= PROMPT =
The listing below should be written out exactly; please include all of it.

= COLLECTED MATERIAL =
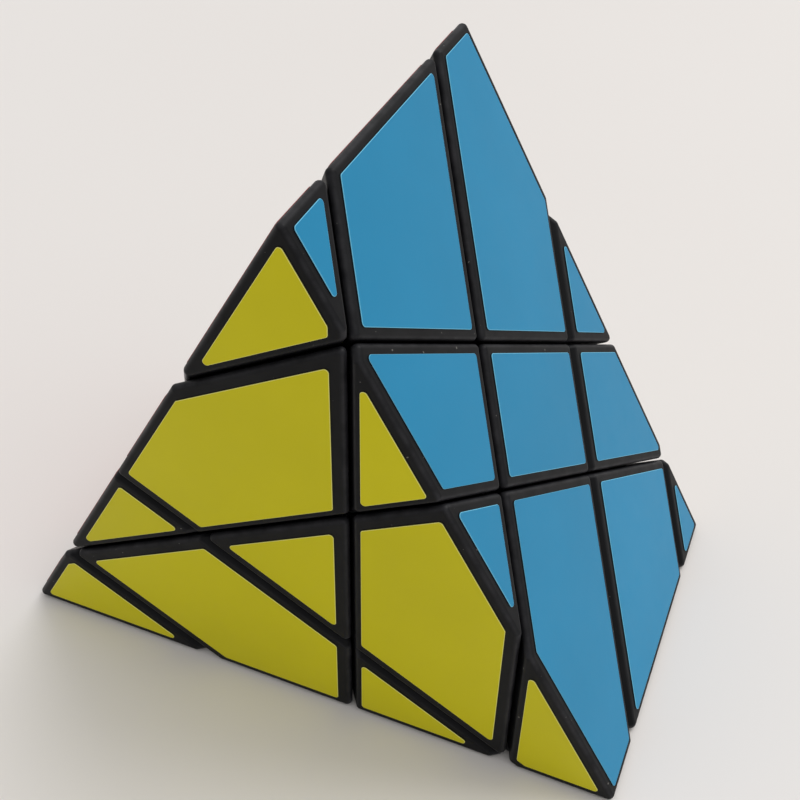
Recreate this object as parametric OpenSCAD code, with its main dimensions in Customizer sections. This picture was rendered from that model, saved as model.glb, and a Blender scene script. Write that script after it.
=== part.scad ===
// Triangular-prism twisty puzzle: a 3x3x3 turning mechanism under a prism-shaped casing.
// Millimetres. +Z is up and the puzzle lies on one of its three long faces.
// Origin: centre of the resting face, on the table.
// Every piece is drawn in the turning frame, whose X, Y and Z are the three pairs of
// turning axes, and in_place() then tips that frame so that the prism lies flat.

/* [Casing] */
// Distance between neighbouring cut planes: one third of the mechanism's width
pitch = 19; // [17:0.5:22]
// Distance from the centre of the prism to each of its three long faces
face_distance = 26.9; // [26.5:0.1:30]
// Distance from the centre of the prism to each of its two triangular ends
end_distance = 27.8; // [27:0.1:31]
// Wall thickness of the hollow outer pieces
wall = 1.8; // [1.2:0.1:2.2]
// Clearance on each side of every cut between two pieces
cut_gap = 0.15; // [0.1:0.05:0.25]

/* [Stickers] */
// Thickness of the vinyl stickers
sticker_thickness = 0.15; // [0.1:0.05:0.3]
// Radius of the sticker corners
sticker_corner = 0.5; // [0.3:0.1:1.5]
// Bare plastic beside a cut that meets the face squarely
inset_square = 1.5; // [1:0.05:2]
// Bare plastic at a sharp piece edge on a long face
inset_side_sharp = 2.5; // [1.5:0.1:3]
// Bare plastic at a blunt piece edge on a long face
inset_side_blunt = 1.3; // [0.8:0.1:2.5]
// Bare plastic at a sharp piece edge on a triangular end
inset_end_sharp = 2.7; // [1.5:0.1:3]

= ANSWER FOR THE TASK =
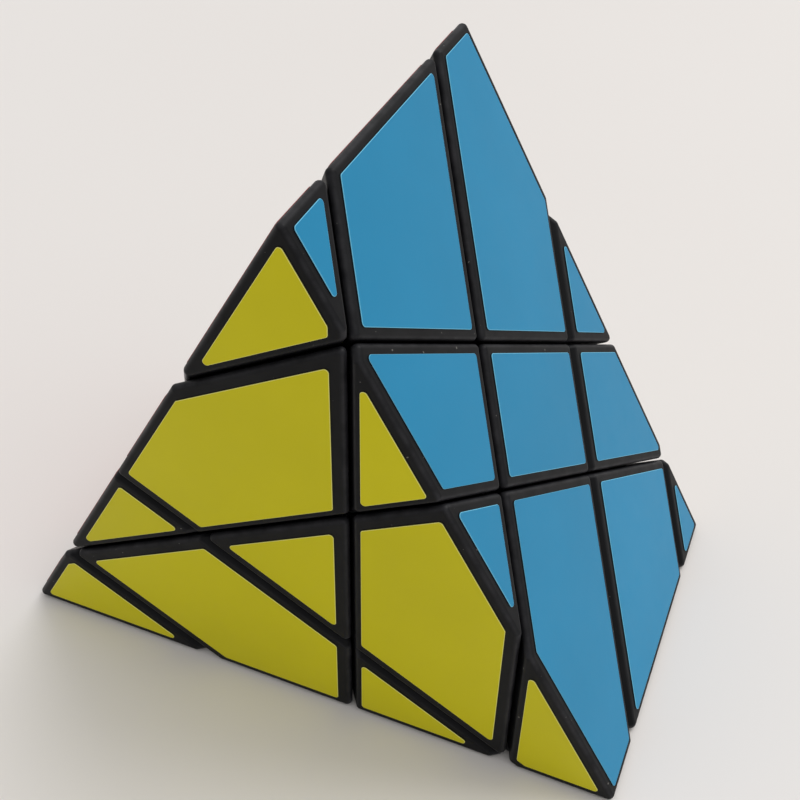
Recreate this object as parametric OpenSCAD code, with its main dimensions in Customizer sections. This picture was rendered from that model, saved as model.glb, and a Blender scene script. Write that script after it.
=== part.scad ===
// Triangular-prism twisty puzzle: a 3x3x3 turning mechanism under a prism-shaped casing.
// Millimetres. +Z is up and the puzzle lies on one of its three long faces.
// Origin: centre of the resting face, on the table.
// Every piece is drawn in the turning frame, whose X, Y and Z are the three pairs of
// turning axes, and in_place() then tips that frame so that the prism lies flat.

/* [Casing] */
// Distance between neighbouring cut planes: one third of the mechanism's width
pitch = 19; // [17:0.5:22]
// Distance from the centre of the prism to each of its three long faces
face_distance = 26.9; // [26.5:0.1:30]
// Distance from the centre of the prism to each of its two triangular ends
end_distance = 27.8; // [27:0.1:31]
// Wall thickness of the hollow outer pieces
wall = 1.8; // [1.2:0.1:2.2]
// Clearance on each side of every cut between two pieces
cut_gap = 0.15; // [0.1:0.05:0.25]

/* [Stickers] */
// Thickness of the vinyl stickers
sticker_thickness = 0.15; // [0.1:0.05:0.3]
// Radius of the sticker corners
sticker_corner = 0.5; // [0.3:0.1:1.5]
// Bare plastic beside a cut that meets the face squarely
inset_square = 1.5; // [1:0.05:2]
// Bare plastic at a sharp piece edge on a long face
inset_side_sharp = 2.5; // [1.5:0.1:3]
// Bare plastic at a blunt piece edge on a long face
inset_side_blunt = 1.3; // [0.8:0.1:2.5]
// Bare plastic at a sharp piece edge on a triangular end
inset_end_sharp = 2.7; // [1.5:0.1:3]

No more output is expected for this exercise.